Setup TimescaleDB by creating the databases and hypertables. Use the following command:

sudo docker exec -i timescaledb psql -U postgres < packaging/timescaledb.sql

If you have changed the default addresses of TimeScaleDB, Redis and RedisAI in the previous steps then update the addresses inside these configuration files, too: turbo/config/turbo_system_eval_monoblock_covid.json and turbo/config/turbo_system_eval_monoblock_citibike.json. They will be used by experiments that evaluate the system's runtime performance!

4.2. Run all experiments

Now, reproduce all Turbo experiments by running the turbo docker with the following command:

sudo docker run -v $PWD/logs:/turbo/logs -v $PWD/turbo/config:/turbo/turbo/config -v $PWD/temp:/tmp --network=host --name turbo --shm-size=204.89gb --rm turbo experiments/run_all.sh

This step takes around 12 hours to finish.

Make sure that the turbo container has enough disk space at /tmp which Ray uses to store checkpoints and other internal data. If that's not the case then mount the /tmp directory on a directory that has enough space.

For example, use an additional -v flag followed by the directory of your choice:

-v $PWD/temp:/tmp

With the -v flag we mount directories turbo/logs and turbo/config from the host into the container so that we can access the logs from the host even after the container stops and also allow for the container to access user-defined configurations stored in the host.

4.3. Run individual experiments

Alternatively, you can also run experiments from experiments/run_all.sh individually. You can enter the Turbo container:

sudo docker run -v $PWD/logs:/turbo/logs -v $PWD/turbo/config:/turbo/turbo/config -v $PWD/temp:/tmp --network=host --name turbo --shm-size=204.89gb -it turbo

and simply type the python command from experiments/run_all.sh that corresponds to the experiment you want to reproduce.

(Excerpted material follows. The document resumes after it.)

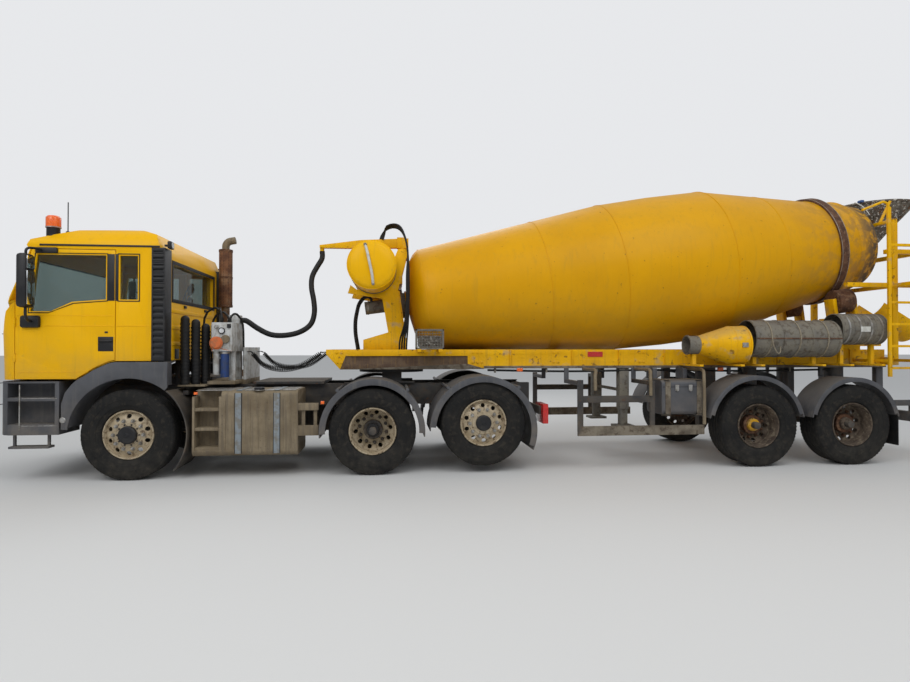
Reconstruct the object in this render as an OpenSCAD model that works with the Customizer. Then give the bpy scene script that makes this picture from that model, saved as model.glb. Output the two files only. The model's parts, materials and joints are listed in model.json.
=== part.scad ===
// Articulated concrete mixer lorry: three-axle tractor and two-axle mixer semi-trailer
// Lengths in millimetres. Stations run rearwards from the front axle, heights from the ground.
// The vehicle's left side is -Y, its front is -X.

/* [Overall] */
// Station of the front bumper's face
front_x = -1430; // [-1500:5:-1380]
// Station of the rearmost point
rear_x = 11000; // [10900:10:11200]
// Distance from the centre line to the outer face of the tyres
half_track = 1245; // [1235:1:1255]

/* [Wheels] */
// Radius of every tyre
tyre_r = 525; // [505:1:535]
// Width of the tractor's tyres
tyre_w = 315; // [295:1:320]
// Width of the trailer's tyres
wide_tyre_w = 385; // [355:1:390]
// Radius of the rim at its edge
rim_r = 288; // [280:1:292]
// Gap between the two tyres of a twin wheel
twin_gap = 34; // [25:1:45]
// Radius of the axle spindles
spindle_r = 45; // [35:1:50]
// Radial running clearance of the hubs on the spindles
hub_gap = 0.1; // [0.05:0.01:0.1]
// Radius of the circle of hand holes in the wheel discs
hand_circle_r = 215; // [210:1:220]
// Radius of one hand hole
hand_hole_r = 24; // [18:1:28]

/* [Axle stations] */
// Wheelbase from the front axle to the drive axle
wheelbase = 2800; // [2780:5:2830]
// Distance from the drive axle to the tag axle
tag_space = 1350; // [1340:5:1370]
// Height that the tag axle is lifted by
tag_lift = 85; // [60:5:110]
// Station of the first trailer axle
trailer_axle_x = 7740; // [7720:5:7760]
// Distance between the trailer axles
trailer_axle_space = 1310; // [1300:5:1320]
// Station of the kingpin
kingpin_x = 3030; // [3010:5:3050]

/* [Tractor frame] */
// Distance from the centre line to the outside of the rails
rail_out = 425; // [410:5:435]
// Height of the rails' top edge
rail_top = 1060; // [1040:5:1070]
// Depth of the rails
rail_h = 280; // [250:5:300]
// Width of the rails' flanges
rail_w = 70; // [60:5:80]
// Thickness of the rails' plate
rail_t = 10; // [8:1:12]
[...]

For example the following command runs the experiment for Figure 8.a:

python experiments/runner.cli.caching.py --exp caching_monoblock_heuristics --dataset covid19

If you want to bypass runner.cli.caching.py you can directly call the simulation entrypoint with your configuration file as an argument.

For example the following command runs the experiment for Figure 10.d:

python run_simulation.py --omegaconf turbo/config/turbo_system_eval_monoblock_covid.json

Make sure that you clean the state of Postgres/Redis after usage before you start an experiment anew. You can do it manually or simply use the packaging/storage_utils.py helper functions:

python packaging/storage_utils.py --omegaconf turbo/config/turbo_system_eval_monoblock_covid.json --storage "*" --function delete-all --database covid

Set the --database argument to covid or citibike, depending on which dataset you used for the experiment.

Note that, for system's performance evaluation we bypass runner.cli.caching.py since we do not wish to parallelize the experiments.

run_simulation is the official entrypoing for running microbenchmarks under controlled simulation settings.

4.4. Analyze results

The experiments/runner.cli.caching.py script will automatically analyze the execution logs and create plots corresponding to the figures presented in the paper. Note that the terminology used in the labels might differ slightly from that used in the paper. Typically, you will see that here we refer to Turbo as Hybrid which is an alternative name we use internally to describe Turbo.

Check the logs/figures directory for all the outputs. Note that for figure_10 (runtime performance) we output the results in a text format (figure_10.txt) here instead of a barplot.